::: RECORDS FOR THE EXERCISE

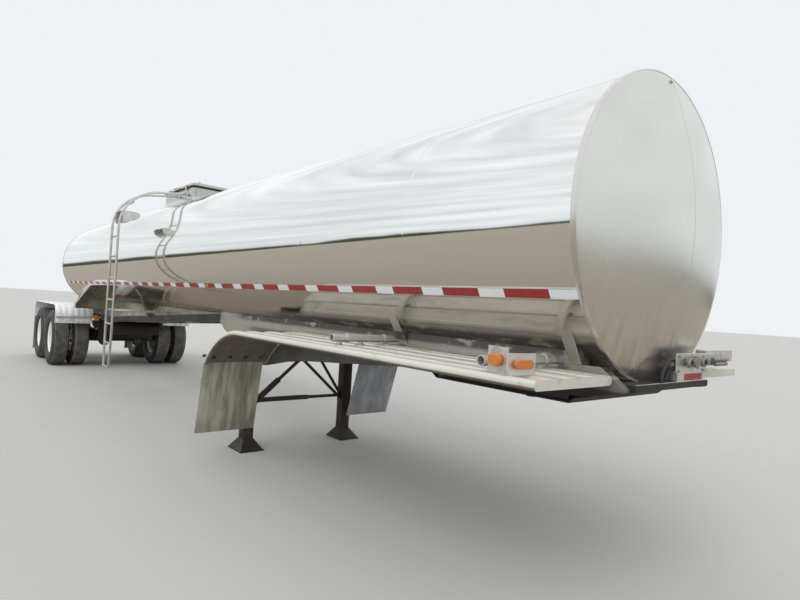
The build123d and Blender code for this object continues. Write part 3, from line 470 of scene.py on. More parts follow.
def add_piece(name, bm, finish, stands_for=(), crease=32, outward=True, body="trailer"):
    """A piece from a bmesh, with its finish, slot, the nodes it stands for and its body."""
    bmesh.ops.remove_doubles(bm, verts=bm.verts, dist=0.000002)
    if outward:
        bmesh.ops.recalc_face_normals(bm, faces=bm.faces)
    down = bm.faces.layers.float.new("down")
    for face in bm.faces:
        face[down] = max(0.0, -face.normal.z)
    mesh = to_mesh(name, bm)
    mesh.shade_smooth()
    mesh.set_sharp_from_angle(angle=math.radians(crease))
    mesh.materials.clear()
    mesh.materials.append(FINISHES[finish])
    piece = bpy.data.objects.new(name, mesh)
    scene.collection.objects.link(piece)
    if stands_for:
        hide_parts(*stands_for)
    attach(piece, body)
    return piece


def dress(node, finish, bevel):
    """A copy of a CAD node with merged, smooth faces and rounded edges, which stands for it."""
    source = frame["nodes"][node]
    bm = bmesh.new()
    bm.from_mesh(source.data)
    bmesh.ops.remove_doubles(bm, verts=bm.verts, dist=0.00003)
    bmesh.ops.dissolve_limit(bm, angle_limit=math.radians(0.8), verts=bm.verts, edges=bm.edges)
    piece = add_piece(node + "_made", bm, finish, [node], outward=False, body=source["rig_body"])
    if bevel:
        rounding = piece.modifiers.new("edges", "BEVEL")
        rounding.width = bevel
        rounding.segments = 2
        rounding.limit_method = "ANGLE"
        rounding.angle_limit = math.radians(38)
        rounding.harden_normals = True


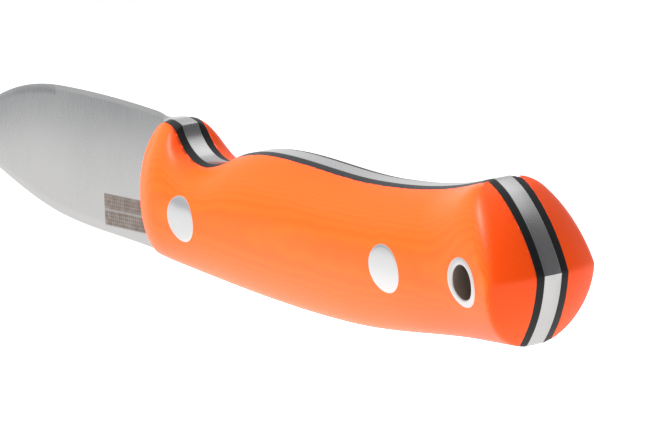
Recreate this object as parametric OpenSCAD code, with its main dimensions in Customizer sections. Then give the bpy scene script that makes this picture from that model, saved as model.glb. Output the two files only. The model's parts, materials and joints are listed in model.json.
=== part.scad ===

::::::

◆ EXERCISE PROMPT: All entries shown above should be printed again exactly.

◆ PROBLEM SOLUTION:
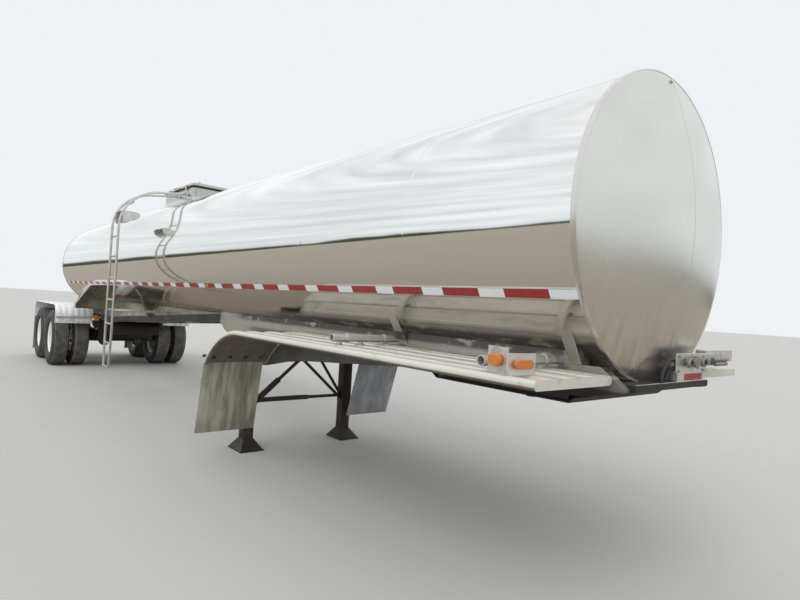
The build123d and Blender code for this object continues. Write part 3, from line 470 of scene.py on. More parts follow.
def add_piece(name, bm, finish, stands_for=(), crease=32, outward=True, body="trailer"):
    """A piece from a bmesh, with its finish, slot, the nodes it stands for and its body."""
    bmesh.ops.remove_doubles(bm, verts=bm.verts, dist=0.000002)
    if outward:
        bmesh.ops.recalc_face_normals(bm, faces=bm.faces)
    down = bm.faces.layers.float.new("down")
    for face in bm.faces:
        face[down] = max(0.0, -face.normal.z)
    mesh = to_mesh(name, bm)
    mesh.shade_smooth()
    mesh.set_sharp_from_angle(angle=math.radians(crease))
    mesh.materials.clear()
    mesh.materials.append(FINISHES[finish])
    piece = bpy.data.objects.new(name, mesh)
    scene.collection.objects.link(piece)
    if stands_for:
        hide_parts(*stands_for)
    attach(piece, body)
    return piece


def dress(node, finish, bevel):
    """A copy of a CAD node with merged, smooth faces and rounded edges, which stands for it."""
    source = frame["nodes"][node]
    bm = bmesh.new()
    bm.from_mesh(source.data)
    bmesh.ops.remove_doubles(bm, verts=bm.verts, dist=0.00003)
    bmesh.ops.dissolve_limit(bm, angle_limit=math.radians(0.8), verts=bm.verts, edges=bm.edges)
    piece = add_piece(node + "_made", bm, finish, [node], outward=False, body=source["rig_body"])
    if bevel:
        rounding = piece.modifiers.new("edges", "BEVEL")
        rounding.width = bevel
        rounding.segments = 2
        rounding.limit_method = "ANGLE"
        rounding.angle_limit = math.radians(38)
        rounding.harden_normals = True


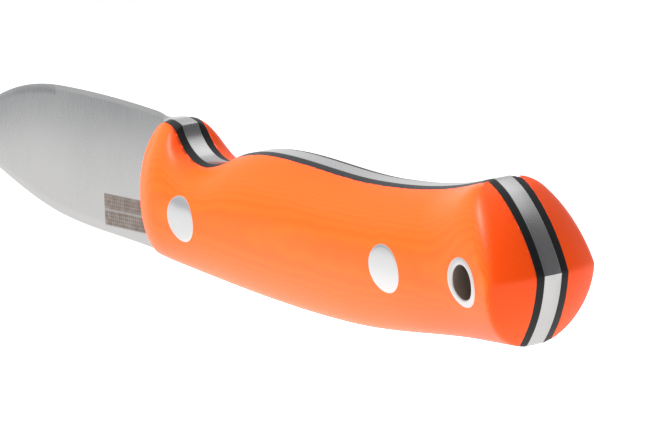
Recreate this object as parametric OpenSCAD code, with its main dimensions in Customizer sections. Then give the bpy scene script that makes this picture from that model, saved as model.glb. Output the two files only. The model's parts, materials and joints are listed in model.json.
=== part.scad ===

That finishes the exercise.